A Agência Nacional de Saúde Suplementar – ANS, também no sentido de criar mecanismos para
garantir anão ocorrência de violência obstétrica adotou Resolução Normativa - RN Nº 368, de 6 de
janeiro de 2015. Essa Resolução garante o acesso as informações sobre as operadoras, de modo que
auxilia a mulher a escolher onde quer que seu parto ocorra.
Apesar das regulamentações acima estudadas, ainda existem hospitais que descumprem o que
está em tela. Exemplo disso, duas jurisprudências foram encontradas no Tribunal de Justiça do Rio
Grande do Sul, em que em ambas foi identificada a violação do direito da acompanhante e os hospitais
responsabilizados pelo pagamento de danos morais, conforme as ementas:
Ementa: CONSUMIDOR. FALHA NA PRESTAÇÃO DO SERVIÇO MÉDICO. LEI DO
PARTO HUMANIZADO (N. 11.108/2005) CESARIANA. DANOS MORAIS
OCORRENTES. ABALO EMOCIONAL OCASIONADO À AUTORA QUE, EM
SITUAÇÃO DE EMERGÊNCIA, NÃO PODE CONTAR COM A PRESENÇA DE SEU
COMPANHEIRO NA SALA DE PARTO. IGUALMENTE PARA O AUTOR, ANTE A
NEGATIVA PARA ACOMPANHAR A COMPANHEIRA PARTURIENTE EM
MOMENTO QUE SUA PRESENÇA A TORNARIA MAIS SEGURA FRENTE À
SITUAÇÃO DE EMERGÊNCIA, ALÉM DE RESTAR PRIVADO DE ACOMPANHAR O
NASCIMENTO DE SUA FILHA. RESPONSABILIDADE OBJETIVA (ARTIGO 14 DO
CDC).
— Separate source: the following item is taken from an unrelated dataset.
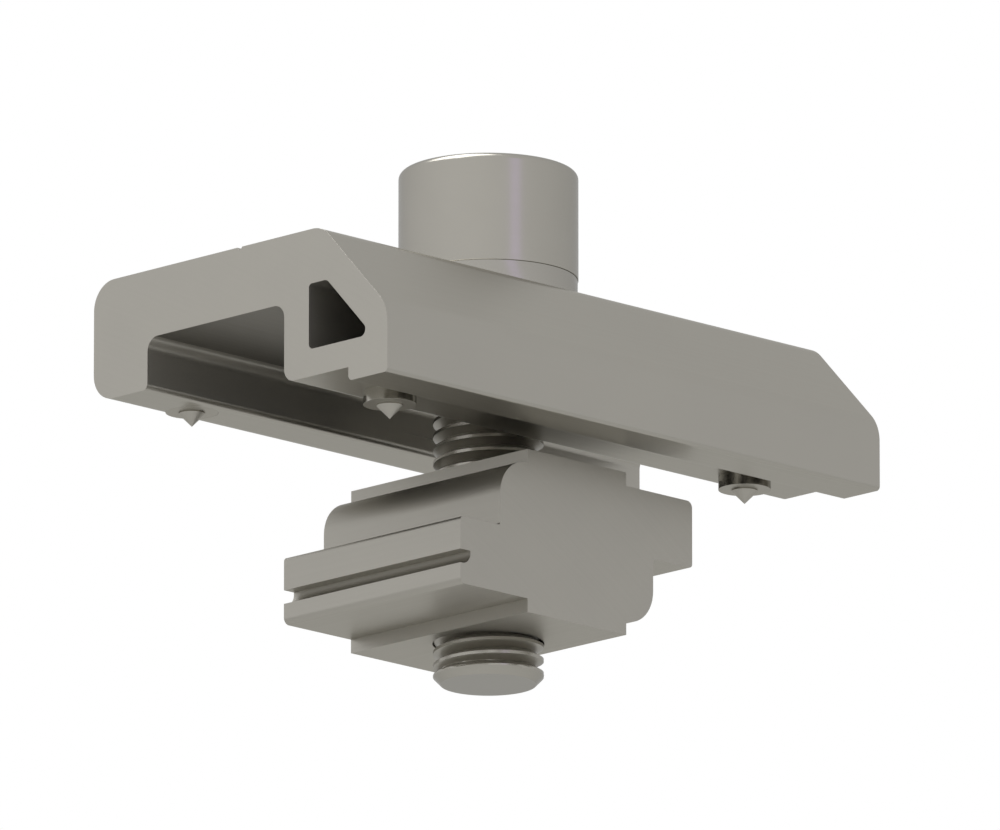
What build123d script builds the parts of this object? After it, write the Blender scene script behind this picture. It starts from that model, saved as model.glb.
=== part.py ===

RÉU QUE NÃO SE DESINCUMBIU DO ÔNUS DA PROVA (ARTIGO 333,
INCISO II, DO CPC). - SENTENÇA REFORMADA. RECURSO PARCIALMENTE
PROVIDO. (Recurso Cível Nº 71005206701, Terceira Turma Recursal Cível, Turmas
Recursais, Relator: Lusmary Fatima Turelly da Silva, Julgado em 25/06/2015).
No primeiro caso, o recurso inominado foi impetrado pelos genitores, que tiveram, no
primeiro grau, a sentença de procedência para o pedido de pagamento de indenização por danos
morais. Em segundo grau foi reconhecido o direito e o hospital foi condenado ao pagamento dos
danos morais, de modo a reformar a sentença.
Ementa: APELAÇÃO CÍVEL. DIREITO PRIVADO NÃO ESPECIFICADO. AÇÃO
CAUTELAR INOMINADA. DIREITO DO GENITOR DE ACOMPANHAR O PARTO,
CONSOANTE DISPOSIÇÃO CONTIDA NA LEI Nº. 11.108/05 E RESOLUÇÃO
NORMATIVA Nº. 167/3007 DA ANS. SENTENÇA MANTIDA. APELO DESPROVIDO.